- Directive: Report each line of the data that includes the word "materials".

## begin

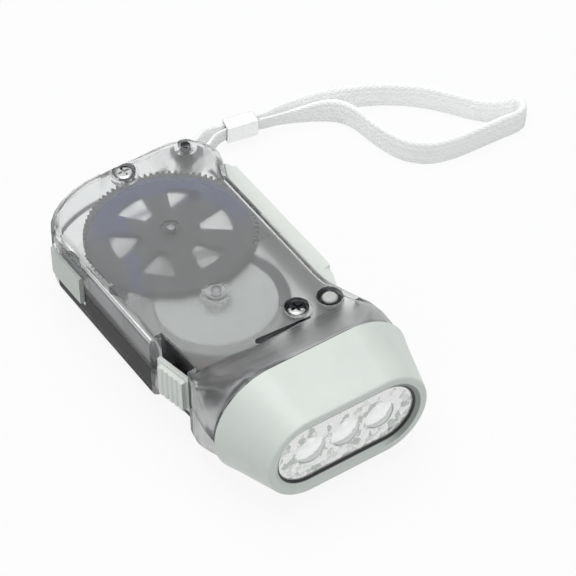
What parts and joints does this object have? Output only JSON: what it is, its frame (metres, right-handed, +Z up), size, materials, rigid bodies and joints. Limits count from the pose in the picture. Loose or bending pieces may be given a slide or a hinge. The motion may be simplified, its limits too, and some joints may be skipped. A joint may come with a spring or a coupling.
{
  "type": "squeeze dynamo flashlight",
  "caption": "Hand-squeezed dynamo flashlight: smoky clear body over a gear train and generator, lamp head in front, side lever, slide switch, lock button and braided wrist strap.",
  "frame": {"origin": "centre of the body's footprint on the surface it lies on, the strap left out", "axes": "+Z up, -Y the way the lamps shine, +Y towards the tail, +X towards the hand lever"},
  "size_m": [0.1352, 0.1128, 0.0327],
  "materials": {
    "smoke_clear": "polished smoky clear plastic",
    "pale_plastic": "satin light grey",
    "clear_plastic": "polished clear plastic",
    "silvered_plastic": "vacuum silvered",
    "lamp_clear": "clear lamp body",
    "board": "circuit board",
    "dark_plastic": "moulded",
    "gear_plastic": "moulded",
    "disc_plastic": "moulded",
    "magnet": "sintered",
    "steel": "plated",
    "copper": "enamelled copper wire",
    "blue_wire": "insulated wire",
    "braid": "flat woven braid"
  },
  "bodies": {
    "flashlight_body": {"top_case": "smoke_clear", "bottom_case": "smoke_clear", "head_bezel": "pale_plastic", "front_lens": "clear_plastic", "reflector": "silvered_plastic", "led_left": "lamp_clear", "led_centre": "lamp_clear", "led_right": "lamp_clear", "led_board": "board", "lever_spring": "steel", "lever_pivot_pin": "pale_plastic", "gear_shaft": "steel", "rotor_shaft": "steel", "stator_poles": "steel", "stator_base": "steel", "coil_bobbin": "dark_plastic", "coil_winding": "copper", "coil_wire": "blue_wire", "cell_left": "steel", "cell_centre": "steel", "cell_right": "steel", "contact_left": "steel", "contact_right": "steel", "switch_body": "dark_plastic", "case_screw_tail": "steel", "case_screw_head": "steel", "strap_post": "dark_plastic", "strap_anchor_loop": "braid", "strap_crimp": "steel", "wrist_strap": "braid"},
    "lever": {"squeeze_lever": "pale_plastic", "lever_rack": "gear_plastic"},
    "gear_train": {"rack_pinion": "gear_plastic", "ratchet_pawl": "gear_plastic", "drive_gear": "gear_plastic"},
    "rotor": {"rotor_pinion": "gear_plastic", "flywheel": "disc_plastic", "ring_magnet": "magnet"},
    "lock": {"lock_button": "pale_plastic"},
    "switch": {"switch_button": "pale_plastic"}
  },
  "joints": [
    {"name": "rotor_spin", "type": "hinge", "parent": "flashlight_body", "child": "rotor", "pos_m": [-0.0044, -0.00075, 0.01385], "axis": [0, -0.0721, -0.9974], "range_deg": [-1716, 0]},
    {"name": "lever_squeeze", "type": "hinge", "parent": "flashlight_body", "child": "lever", "pos_m": [0.017, -0.01863, 0.01514], "axis": [0, -0.0721, -0.9974], "range_deg": [0, 22]},
    {"name": "gear_turn", "type": "hinge", "parent": "flashlight_body", "child": "gear_train", "pos_m": [-0.0019, 0.02406, 0.01205], "axis": [0, -0.0721, -0.9974], "range_deg": [0, 279.4]},
    {"name": "lock_press", "type": "slide", "parent": "flashlight_body", "child": "lock", "axis": [1, 0, 0], "range_m": [0, 0.002], "stiffness_N_per_m": 300},
    {"name": "switch_slide", "type": "slide", "parent": "flashlight_body", "child": "switch", "axis": [-0.184, 0.9804, -0.0709], "range_m": [0, 0.002]}
  ],
  "couplings": [
    {"joint": "lever_squeeze", "follows": "rotor_spin", "ratio": -0.012818},
    {"joint": "gear_turn", "follows": "rotor_spin", "ratio": -0.16279}
  ]
}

## end

- Answer to the problem:
What parts and joints does this object have? Output only JSON: what it is, its frame (metres, right-handed, +Z up), size, materials, rigid bodies and joints. Limits count from the pose in the picture. Loose or bending pieces may be given a slide or a hinge. The motion may be simplified, its limits too, and some joints may be skipped. A joint may come with a spring or a coupling.
  "materials": {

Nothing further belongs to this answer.